Only the lines from the start of the material through the line containing "LOUVRES = 6" are to be extracted, exactly as they appear.

# # # # #

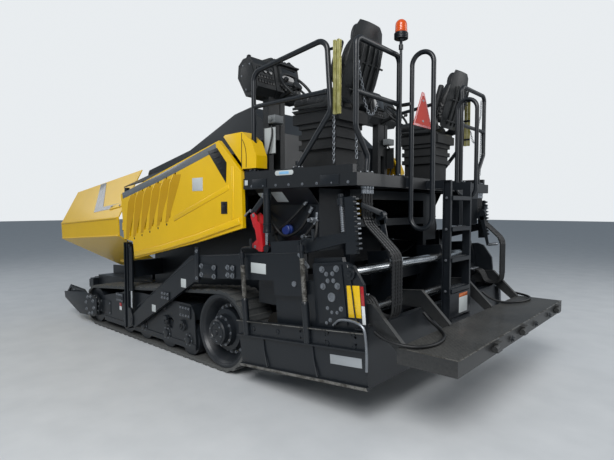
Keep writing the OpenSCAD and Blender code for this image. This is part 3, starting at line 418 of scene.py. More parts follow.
asphalt_steel = bitumen("bitumen_coated_steel", "#6f6a62", "#17140f", 0.9)
scuffed_steel = bitumen("scuffed_wear_steel", "#85827c", "#35322d", 0.3)
dress(asphalt_steel, "conveyor", "auger_left", "auger_right")
dress(scuffed_steel, "screed_plate", "push_roller_left", "push_roller_right")
dress(bitumen("oily_cast_iron", "#4a4c4d", "#1a1a1a", 0.5), "engine_block")

# Side doors' trim
# Each door is one steel panel, with six louvres, a crease and a lower lip pressed in the sheet. The grey
# band along its top edge is reflective tape; the black corner vent and the paddle latch are nylon mouldings.
gloss_nylon = weathered("satin_black_nylon", "#08090a", 0.35, 0.0, 5.0, 6.0, (0.28, 0.5),
                        **{"Coat Weight": 0.1})
grey_tape = prismatic("grey_reflective_tape", "#65696c")
# the same enamel in a darker yellow, as painted shade on the louvres' sloping faces, under a film of dust
louvre_painted_shade_enamel = dusted("yellow_two_pack_enamel_dust_and_painted_shade", "#b78c00", "#6b5612", 0.42, 0.3)
DOOR = 1.27                          # the door's face, from the middle plane
LOUVRES = 6


def strip(mesh, side, line, width, y, thickness, bevel=0.001):
    """A band of the given width centred on a line of points in length and height."""
    points = [Vector((px, pz)) for px, pz in line]
    upper, lower = [], []
    for i, point in enumerate(points):
        way = (points[min(i + 1, len(points) - 1)] - points[max(i - 1, 0)]).normalized()
        half = Vector((-way.y, way.x)) * width / 2
        upper.append(tuple(point + half))
        lower.append(tuple(point - half))
    side_plate(mesh, side, upper + lower[::-1], y, thickness, bevel)


def pill(x, z, dx, dz, radius, steps=10):
    """The outline of a bar with round ends from (x, z) to (x + dx, z + dz)."""
    lean = math.atan2(dz, dx)
    outline = []
    for cx, cz, first in ((x, z, lean + math.pi / 2), (x + dx, z + dz, lean - math.pi / 2)):
        for i in range(steps + 1):
            turn = first + i * math.pi / steps
            outline.append((cx + radius * math.cos(turn), cz + radius * math.sin(turn)))
    return outline


for name, side in SIDES.items():
    body = "door_" + name
    out = Vector((0, side, 0))
    sheet, ridges, slopes, tape, black, plate = [bmesh.new() for i in range(6)]
    # louvres: a ridge in front, a sloping face behind it painted darker as shade, a black disc below as
    # painted shadow
    for i in range(LOUVRES):
        foot = Vector((1.758 - i * 0.176, 1.225 + i * 0.0455))
        head = Vector((1.628 - i * 0.183, 1.732 + i * 0.0395))
        rows = []
        for k in range(9):
            middle = foot.lerp(head, k / 8)
            last = k == 8
            proud = 0.010 + 0.026 * math.sin(min(1.0, k / 7) * math.pi / 2) - last * 0.026
            section = ((0.016, -0.001), (0.0, proud), (-0.012, proud), (-0.05 - 0.09 * k / 8, 0.0005))
            rows.append([at(middle.x + dx, side * (DOOR + dy), middle.y + last * 0.02) for dx, dy in section])
        join(ridges, [[ridges.verts.new(v) for v in row[:3]] for row in rows])
        join(slopes, [[slopes.verts.new(v) for v in row[2:]] for row in rows])
        # a black disc at the louvre's foot: painted shadow for the hole there
        turned(black, at(foot.x - 0.02, side * (DOOR + 0.0003), foot.y - 0.03), out,
               [(0.013, 0), (0.012, 0.001), (0, 0.001)], 12)
    # crease across the door, the fold along its rear edge and the bright lip along its foot
    strip(sheet, side, [(0.715, 1.484), (0.25, 1.641), (-0.207, 1.794)], 0.05, DOOR - 0.006, 0.013, 0.006)
    strip(sheet, side, [(-0.262, 1.98), (-0.245, 1.42)], 0.035, DOOR - 0.006, 0.011, 0.006)
    strip(sheet, side, [(1.545, 1.052), (0.9, 1.175), (0.3, 1.308), (-0.365, 1.482)], 0.062, DOOR - 0.004,
          0.024, 0.009)
    # tape along the top edge
    strip(tape, side, [(1.835, 1.748), (1.0, 1.928), (-0.02, 2.178)], 0.072, DOOR + 0.0002, 0.0012, 0.0004)
    # corner vent: a framed black opening with slats
    side_plate(black, side, [(0.114, 2.145), (-0.034, 2.168), (-0.175, 2.02), (-0.165, 1.833)], DOOR - 0.001,
               0.005, 0.002)
    for i in range(5):
        front, rear, drop = 0.055 - i * 0.045, -0.05 - i * 0.026, i * 0.052
        side_plate(black, side, [(front, 2.12 - drop), (rear, 2.128 - drop), (rear, 2.138 - drop),
                                 (front, 2.13 - drop)], DOOR + 0.003, 0.004, 0.001)
    # paddle latch in its recessed frame
    side_plate(black, side, rectangle(-0.18, 1.545, -0.09, 1.66), DOOR - 0.001, 0.007, 0.004)
    side_plate(black, side, rectangle(-0.165, 1.56, -0.105, 1.62), DOOR + 0.005, 0.006, 0.004)
    turned(black, at(-0.135, side * (DOOR + 0.006), 1.64), out, [(0.012, 0), (0.011, 0.004), (0, 0.005)], 20)
    piece("door_pressings_" + name, sheet, yellow_enamel, body, 50)
    piece("door_louvre_ridges_" + name, ridges, yellow_enamel, body, 20)
    # the sloping faces take the darker yellow as painted shade, with a real film of dust over it
    piece("door_louvre_painted_shade_faces_" + name, slopes, louvre_painted_shade_enamel, body, 20)
    piece("door_tape_" + name, tape, grey_tape, body)
    piece("door_fittings_" + name, black, gloss_nylon, body)
    # blank plate with a rivet in each corner
    side_plate(plate, side, rectangle(0.2, 1.77, 0.375, 1.9), DOOR + 0.0002, 0.0015, 0.0005)
    for x in (0.21, 0.365):
        for z in (1.78, 1.89):
            turned(plate, at(x, side * (DOOR + 0.0015), z), out, [(0.004, 0), (0.0035, 0.002), (0, 0.0025)],
                   10)
    piece("door_plate_" + name, plate, label, body)

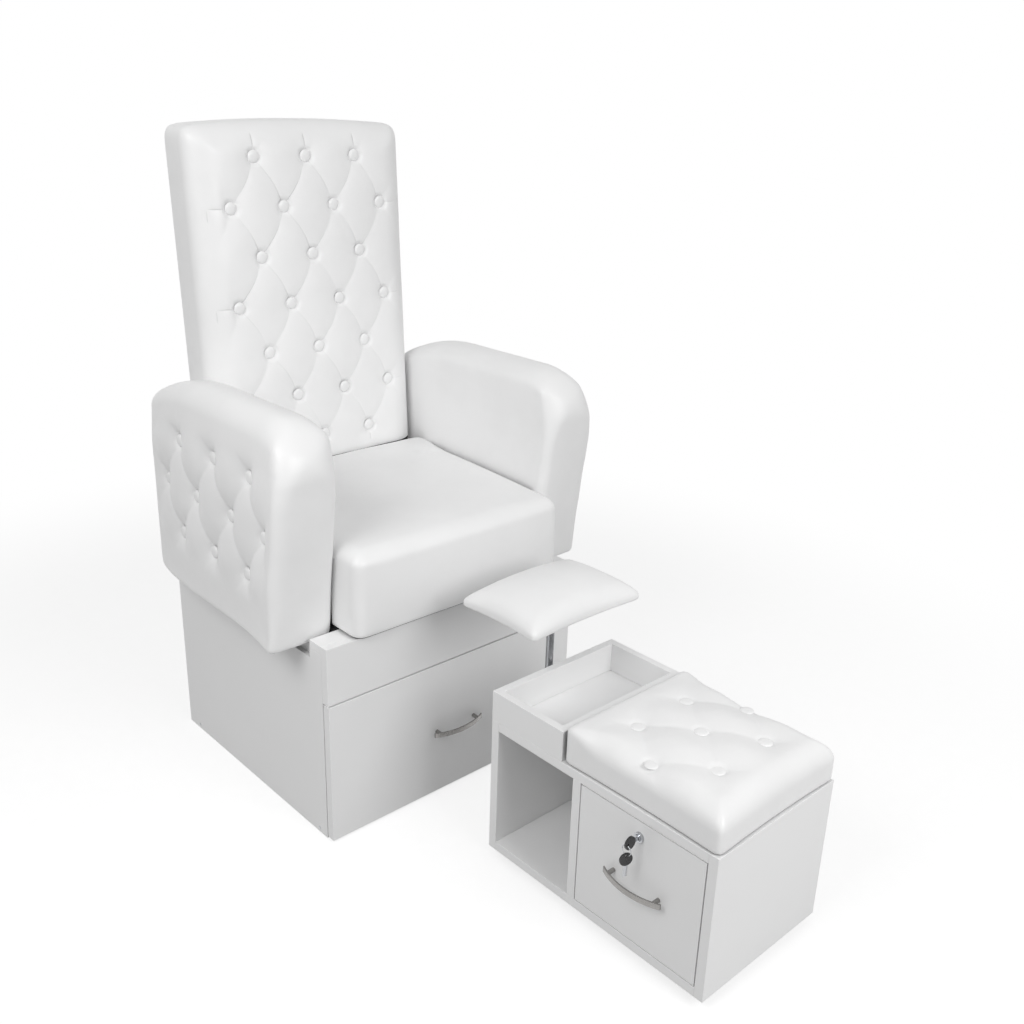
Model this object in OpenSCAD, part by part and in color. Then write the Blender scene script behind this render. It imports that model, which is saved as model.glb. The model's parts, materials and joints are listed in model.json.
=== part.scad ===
// Pedicure chair with a rolling pedicurist's stool in front of it.
// The base cabinet stands with the centre of its underside at the origin and faces -Y.
// The stool is laid out in its own corner frame: X across, Y from its foot end towards
// its seat end, and stands in line with the chair.

/* [Base cabinet] */
// Width of the base cabinet
base_w = 620; // [520:10:720]
// Depth of the base cabinet with its front boards
base_d = 568; // [500:4:640]
// Height of the seat rail's top face above the floor
base_h = 412; // [380:2:440]
// Thickness of the furniture boards of the base
board_t = 18; // [15:1:20]
// Height of the fixed fascia over the drawer
fascia_h = 116; // [90:2:140]
// Depth of the top strip behind the fascia
strip_d = 37; // [25:1:50]
// Width over which the deck bears on each side panel
deck_bearing = 8; // [5:1:14]

/* [Base drawer] */
// Gap between the drawer front and the boards round it
front_gap = 3; // [2:0.5:5]
// Distance that a closed drawer front stands off the cabinet's edges
closing_gap = 1; // [0.5:0.5:2]
// Thickness of the drawer box's sides and ends
box_t = 15; // [12:1:18]
// Thickness of a drawer bottom
box_bottom_t = 6; // [4:1:9]
// Height of the base drawer's box
base_box_h = 200; // [140:10:220]
// Distance from the closed drawer's box to the rear panel
base_box_rear_gap = 33; // [25:1:100]
// Height of the drawer box above the cabinet floor
box_lift = 12; // [8:1:20]

/* [Drawer runners] */
// Room between a drawer box and the panel beside it
runner_room = 13; // [12:0.5:15]
// Height of the fixed runner channel
runner_h = 35; // [30:1:45]
// Sheet thickness of the runners
runner_sheet = 1.5; // [1:0.25:2]
// Running gap between the two runner members
runner_gap = 0.4; // [0.3:0.1:0.8]
// Distance from the base drawer's runners to the rear panel
base_runner_rear_gap = 76; // [60:2:130]
// Length of the stool drawer's runners
stool_runner_l = 240; // [200:10:250]

/* [Bow handles] */
// Distance between a handle's two posts
handle_pitch = 96; // [64:32:128]
// Length of the strip beyond each post's axis
handle_end = 13; // [8:1:18]
// Height of the strip
handle_strip_h = 10; // [8:1:14]
// Thickness of the strip
handle_strip_t = 3; // [2.5:0.5:6]
// Projection of the strip's back at its ends
handle_reach = 9; // [8:1:24]
// Extra projection of the strip at its middle
handle_bow = 15; // [4:1:18]
// Diameter of the handle posts
handle_post_d = 8; // [6:1:10]
// Height of the base drawer handle above the floor
base_handle_z = 144; // [110:1:180]
// Sideways place of the base drawer handle's middle
base_handle_x = -10; // [-60:1:60]

/* [Seat] */
// Gap between the seat cushion and each arm
seat_side_gap = 2; // [1:0.5:6]
// Overhang of the seat cushion past the cabinet's front
seat_overhang = 13; // [0:1:30]
// Height of the seat cushion at its rolled edge
seat_t = 166; // [120:2:190]
// Extra height of the seat cushion's crown
seat_crown = 8; // [4:1:20]
// Rise of the seat cushion's top from its front to the back
seat_rise = 20; // [0:1:30]

/* [Arms] */
// Distance from an arm's inner face to the cabinet's side
arm_inset = 57; // [40:1:80]
// Thickness of an arm
arm_t = 96; // [70:1:110]
// Height of an arm above its lining
arm_h = 426; // [380:2:460]
// Distance from the cabinet's front to the arm's foot
arm_setback = 68; // [60:1:90]
// Distance from the arm's rear face to the cabinet's rear
arm_rear_gap = 8; // [0:1:30]
// Forward lean of the arm's front face in degrees
arm_lean = 8; // [0:0.5:10]
// Radius of the arm's top front corner
arm_nose_r = 92; // [60:2:110]
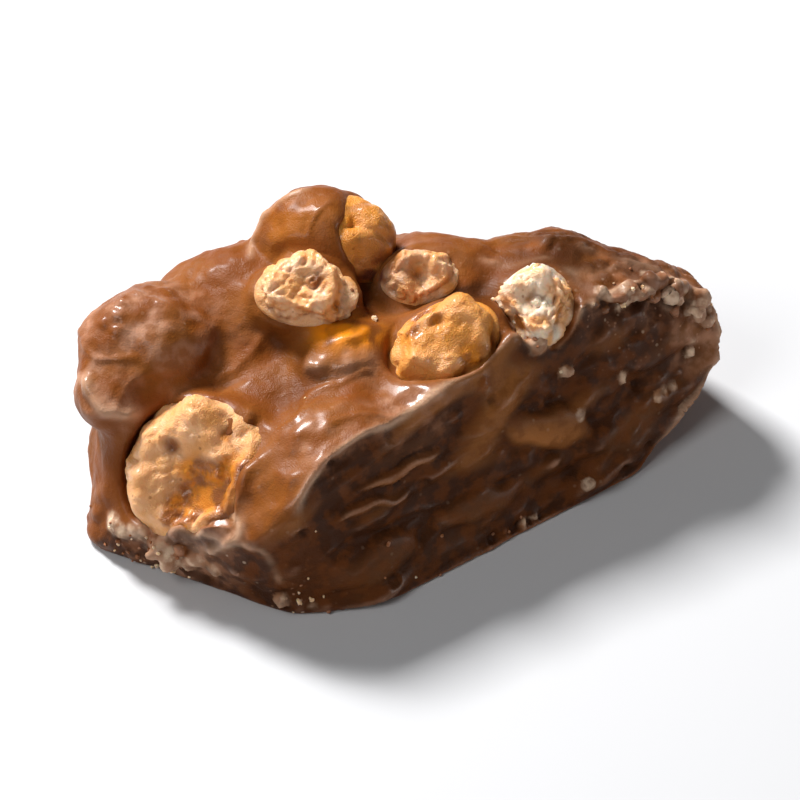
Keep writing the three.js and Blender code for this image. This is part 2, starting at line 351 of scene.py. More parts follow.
# Smooth patches in the set side: middle along and across, half length and half width, turn in
# degrees from the ridge, height, and how light its brown is.
LENSES = [
    (8.5, 2.5, 5.0, 1.9, -36, 0.45, 1.1),
    (19.6, 3.0, 4.2, 2.0, -25, 0.40, 0.0),
    (-3.2, 8.8, 5.0, 0.9, -8, -0.35, 0.1),
    (-4.3, 7.4, 4.6, 0.6, -12, 0.30, 0.7),
    (-7.3, 6.3, 4.0, 0.5, -15, 0.35, 0.4),
    (-9.5, 1.6, 4.2, 2.2, -6, 0.45, 0.25),
    (-2.0, 3.6, 5.0, 1.6, -10, -0.40, 0.0),
    (0.5, 0.4, 4.5, 1.5, -14, 0.35, 0.3),
    (-13.2, 6.0, 2.4, 1.6, 20, -0.30, 0.0),
]

# Raised folds of the skin: the points that a fold runs through, its half width, its height and
# how pale it is, a paleness that is partly wear and partly a painted highlight.
FOLDS = [
    (
        [(-16.7, -12.9, 6.2), (-16.1, -12.9, 7.5), (-14.7, -13.1, 8.3), (-13.2, -14.0, 9.0),
         (-12.5, -14.8, 8.4), (-13.2, -15.1, 7.3), (-14.7, -14.3, 5.8), (-16.2, -12.9, 4.8),
         (-16.7, -12.9, 6.2)],
        0.45, 0.6, 0.9,
    ),
    (
        [(-25.2, -2.6, 14.4), (-24.6, -4.7, 13.4), (-23.8, -5.6, 12.9), (-22.4, -5.9, 12.4),
         (-21.2, -5.7, 12.1), (-20.2, -5.3, 12.0)],
        0.5, 0.6, 0.9,
    ),
    ([(-12.2, -11.6, 11.0), (-11.8, -12.4, 9.4), (-11.6, -12.8, 8.0)], 0.3, 0.35, 0.3),
    (
        [(-8.0, -2.4, 14.2), (-6.4, -2.9, 14.6), (-4.8, -3.2, 14.9), (-3.0, -2.8, 15.0), (-1.2, -1.8, 15.0)],
        0.9, 0.75, 0.25,
    ),
    (
        [(-6.8, 11.4, 20.6), (-9.2, 10.9, 20.0), (-10.9, 10.3, 18.6), (-11.9, 9.0, 16.8),
         (-12.0, 6.6, 16.6)],
        0.35, 0.3, 0.8,
    ),
    ([(12.0, 6.0, 16.0), (15.0, 6.4, 16.4), (17.6, 7.6, 16.0), (19.6, 9.6, 15.0)], 0.5, 0.35, 0.3),
    ([(14.0, 9.6, 16.2), (16.8, 9.2, 16.0), (20.4, 8.2, 14.6), (22.8, 8.0, 12.8)], 0.5, 0.35, 0.3),
    ([(6.0, 8.2, 16.2), (9.0, 7.0, 16.4), (12.6, 7.6, 16.2)], 0.45, 0.3, 0.3),
]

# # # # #

OUTPUT BELOW:
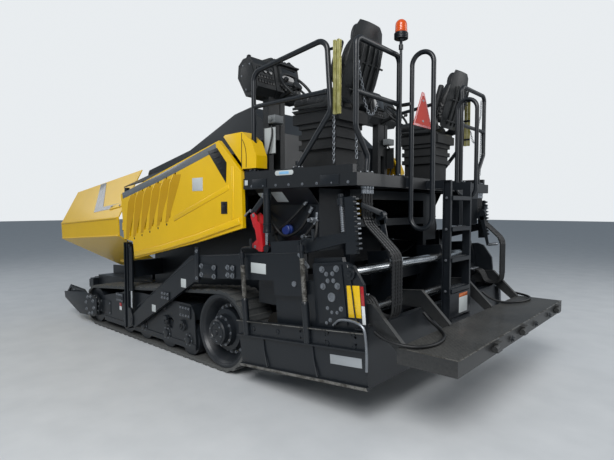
Keep writing the OpenSCAD and Blender code for this image. This is part 3, starting at line 418 of scene.py. More parts follow.
asphalt_steel = bitumen("bitumen_coated_steel", "#6f6a62", "#17140f", 0.9)
scuffed_steel = bitumen("scuffed_wear_steel", "#85827c", "#35322d", 0.3)
dress(asphalt_steel, "conveyor", "auger_left", "auger_right")
dress(scuffed_steel, "screed_plate", "push_roller_left", "push_roller_right")
dress(bitumen("oily_cast_iron", "#4a4c4d", "#1a1a1a", 0.5), "engine_block")

# Side doors' trim
# Each door is one steel panel, with six louvres, a crease and a lower lip pressed in the sheet. The grey
# band along its top edge is reflective tape; the black corner vent and the paddle latch are nylon mouldings.
gloss_nylon = weathered("satin_black_nylon", "#08090a", 0.35, 0.0, 5.0, 6.0, (0.28, 0.5),
                        **{"Coat Weight": 0.1})
grey_tape = prismatic("grey_reflective_tape", "#65696c")
# the same enamel in a darker yellow, as painted shade on the louvres' sloping faces, under a film of dust
louvre_painted_shade_enamel = dusted("yellow_two_pack_enamel_dust_and_painted_shade", "#b78c00", "#6b5612", 0.42, 0.3)
DOOR = 1.27                          # the door's face, from the middle plane
LOUVRES = 6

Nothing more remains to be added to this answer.